Sorry, I misunderstood what you meant by "remove optane". I thought you were referring to a way of removing Optane from the Optane+SSD. You were referring to removing the Optane+SSD from the computer.

I'm still a bit weak on the mechanics of this process. In particular, the process doesn't involve recovery to the new SSD, installing the new SSD and rebooting. It's more complicated than that, regardless what software you use to "clone" and "recover". I need to get that straight in my mind.
Most imaging tools (like clonezilla) have the options to either save an image or clone the drive directly to another drive. Cloning would do like you said (clone the drive to another one, swap them and try to boot). It may work, but since your optane+ssd is a little "special" you might have more luck by doing the image extra step (drive image - image restore) since the image restore will do some tweaking to comply with the new drive while the clone is really just a copy of the original. Also, another advantage is that you gonna have a backup image of your system saved on an external drive, while the clone doesn't leave anything besides the original and the clone.
 
Current Windows tools can actually do that.
Clone from Source to Target, from a running Source.

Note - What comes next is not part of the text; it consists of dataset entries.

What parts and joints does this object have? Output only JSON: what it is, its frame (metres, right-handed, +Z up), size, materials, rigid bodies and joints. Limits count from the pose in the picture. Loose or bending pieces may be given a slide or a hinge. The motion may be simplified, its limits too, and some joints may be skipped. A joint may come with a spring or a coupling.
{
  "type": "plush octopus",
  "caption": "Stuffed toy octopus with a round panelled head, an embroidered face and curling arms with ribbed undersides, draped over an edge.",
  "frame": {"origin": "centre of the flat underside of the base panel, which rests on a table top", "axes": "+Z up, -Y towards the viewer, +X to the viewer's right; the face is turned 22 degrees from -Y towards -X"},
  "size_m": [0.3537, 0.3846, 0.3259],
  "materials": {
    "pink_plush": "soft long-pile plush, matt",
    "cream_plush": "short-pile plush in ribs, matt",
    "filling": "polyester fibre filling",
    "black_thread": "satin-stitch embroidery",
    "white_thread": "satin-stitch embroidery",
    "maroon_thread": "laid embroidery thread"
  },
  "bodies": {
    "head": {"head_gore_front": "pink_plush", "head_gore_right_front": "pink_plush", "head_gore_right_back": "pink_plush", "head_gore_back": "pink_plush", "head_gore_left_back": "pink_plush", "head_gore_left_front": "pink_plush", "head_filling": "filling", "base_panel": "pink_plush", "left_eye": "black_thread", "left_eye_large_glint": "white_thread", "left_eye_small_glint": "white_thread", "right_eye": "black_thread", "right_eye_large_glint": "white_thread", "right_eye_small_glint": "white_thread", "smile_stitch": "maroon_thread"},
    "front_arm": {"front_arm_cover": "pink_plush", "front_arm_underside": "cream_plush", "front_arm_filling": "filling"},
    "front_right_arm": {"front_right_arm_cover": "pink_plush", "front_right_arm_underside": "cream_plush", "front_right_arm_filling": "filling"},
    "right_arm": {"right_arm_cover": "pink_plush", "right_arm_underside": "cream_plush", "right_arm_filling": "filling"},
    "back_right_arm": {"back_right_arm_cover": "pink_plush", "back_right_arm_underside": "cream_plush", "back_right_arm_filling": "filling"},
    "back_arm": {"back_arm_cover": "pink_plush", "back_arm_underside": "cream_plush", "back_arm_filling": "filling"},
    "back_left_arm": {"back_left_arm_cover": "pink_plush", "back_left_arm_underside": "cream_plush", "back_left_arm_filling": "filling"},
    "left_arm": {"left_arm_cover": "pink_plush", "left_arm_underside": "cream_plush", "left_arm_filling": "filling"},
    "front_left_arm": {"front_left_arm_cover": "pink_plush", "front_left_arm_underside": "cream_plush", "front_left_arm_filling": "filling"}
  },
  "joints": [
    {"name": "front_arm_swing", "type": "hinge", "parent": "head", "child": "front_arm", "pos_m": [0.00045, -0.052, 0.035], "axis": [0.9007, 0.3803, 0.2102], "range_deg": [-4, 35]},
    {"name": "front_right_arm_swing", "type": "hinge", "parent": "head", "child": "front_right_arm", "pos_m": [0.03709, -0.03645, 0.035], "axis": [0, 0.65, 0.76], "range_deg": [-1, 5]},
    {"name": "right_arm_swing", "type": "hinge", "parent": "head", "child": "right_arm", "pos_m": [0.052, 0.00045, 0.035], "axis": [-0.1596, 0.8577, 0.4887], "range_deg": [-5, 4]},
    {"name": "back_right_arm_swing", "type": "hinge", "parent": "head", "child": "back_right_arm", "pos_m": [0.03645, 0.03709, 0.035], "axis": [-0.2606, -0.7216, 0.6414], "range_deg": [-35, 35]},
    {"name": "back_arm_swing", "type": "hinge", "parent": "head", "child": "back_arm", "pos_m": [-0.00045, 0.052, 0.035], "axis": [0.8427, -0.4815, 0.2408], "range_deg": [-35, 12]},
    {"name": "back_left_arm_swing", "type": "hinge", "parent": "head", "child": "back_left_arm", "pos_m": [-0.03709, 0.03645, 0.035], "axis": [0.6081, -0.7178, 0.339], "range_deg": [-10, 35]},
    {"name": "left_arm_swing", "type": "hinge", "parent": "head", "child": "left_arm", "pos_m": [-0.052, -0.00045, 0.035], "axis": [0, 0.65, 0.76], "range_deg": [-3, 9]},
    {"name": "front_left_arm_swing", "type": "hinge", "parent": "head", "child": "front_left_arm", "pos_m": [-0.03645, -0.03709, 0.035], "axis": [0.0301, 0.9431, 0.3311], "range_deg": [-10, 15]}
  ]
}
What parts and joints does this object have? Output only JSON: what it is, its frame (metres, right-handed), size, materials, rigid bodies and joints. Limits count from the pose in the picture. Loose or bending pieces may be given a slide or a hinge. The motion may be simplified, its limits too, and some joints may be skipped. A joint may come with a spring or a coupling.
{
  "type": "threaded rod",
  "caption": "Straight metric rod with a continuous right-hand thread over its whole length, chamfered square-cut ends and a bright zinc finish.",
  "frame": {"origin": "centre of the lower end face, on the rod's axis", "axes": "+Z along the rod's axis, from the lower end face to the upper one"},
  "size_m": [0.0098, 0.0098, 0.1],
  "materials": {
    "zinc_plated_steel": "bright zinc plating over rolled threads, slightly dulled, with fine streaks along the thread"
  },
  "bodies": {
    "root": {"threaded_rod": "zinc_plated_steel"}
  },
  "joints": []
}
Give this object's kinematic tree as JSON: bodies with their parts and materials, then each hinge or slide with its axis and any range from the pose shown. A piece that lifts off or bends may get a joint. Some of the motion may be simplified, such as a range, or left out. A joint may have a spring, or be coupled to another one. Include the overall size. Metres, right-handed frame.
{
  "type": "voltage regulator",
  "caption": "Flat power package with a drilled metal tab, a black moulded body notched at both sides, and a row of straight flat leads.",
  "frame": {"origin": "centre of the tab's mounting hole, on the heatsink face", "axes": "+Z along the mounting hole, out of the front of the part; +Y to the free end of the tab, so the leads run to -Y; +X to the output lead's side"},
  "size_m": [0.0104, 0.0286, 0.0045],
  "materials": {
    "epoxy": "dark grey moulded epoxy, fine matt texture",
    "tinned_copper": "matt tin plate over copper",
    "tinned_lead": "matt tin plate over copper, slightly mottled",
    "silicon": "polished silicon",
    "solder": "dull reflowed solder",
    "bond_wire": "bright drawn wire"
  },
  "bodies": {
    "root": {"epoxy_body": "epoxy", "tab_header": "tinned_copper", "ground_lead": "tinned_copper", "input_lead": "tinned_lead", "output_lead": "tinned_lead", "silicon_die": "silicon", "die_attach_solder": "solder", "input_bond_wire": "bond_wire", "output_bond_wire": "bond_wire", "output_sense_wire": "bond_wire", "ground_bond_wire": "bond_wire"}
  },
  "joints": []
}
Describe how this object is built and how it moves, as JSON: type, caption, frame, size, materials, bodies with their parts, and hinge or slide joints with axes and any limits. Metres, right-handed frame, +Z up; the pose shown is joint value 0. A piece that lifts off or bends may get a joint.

Yeah, it shocked me as well. But it works.
Its because they are loosing ground as the Os people commonly use.
And reduce the number of new tech's common 1st exposure to Linux. Which is copying Windows and memtest. They still write protect the UEFI so it would deter the user from setting up a dual boot but provide a virtual machine outlet to run it inside their inefficient OS.

I think they actually tried switching their copy protect strategy to use the TPM and secure boot. However, that was fleeting since Linux will find the key in TPM and decrypt the drive.

Techs will typically use one method that works for all, yes there could be special cases, but even then life is too short to memorize a here today gone tomorrow OS that will change those particularities at their will.
 
Its because they are loosing ground as the Os people commonly use.
And reduce the number of new tech's common 1st exposure to Linux. Which is copying Windows and memtest. They still write protect the UEFI so it would deter the user from setting up a dual boot but provide a virtual machine outlet to run it inside their inefficient OS.

I think they actually tried switching their copy protect strategy to use the TPM and secure boot. However, that was fleeting since Linux will find the key in TPM and decrypt the drive.

Techs will typically use one method that works for all, yes there could be special cases, but even then life is too short to memorize a here today gone tomorrow OS that will change those particularities at their will.
Windows tools (Macrium Reflect) have been able to do that for about a decade.
 
Entirely unsure of what you mean here, but whatever.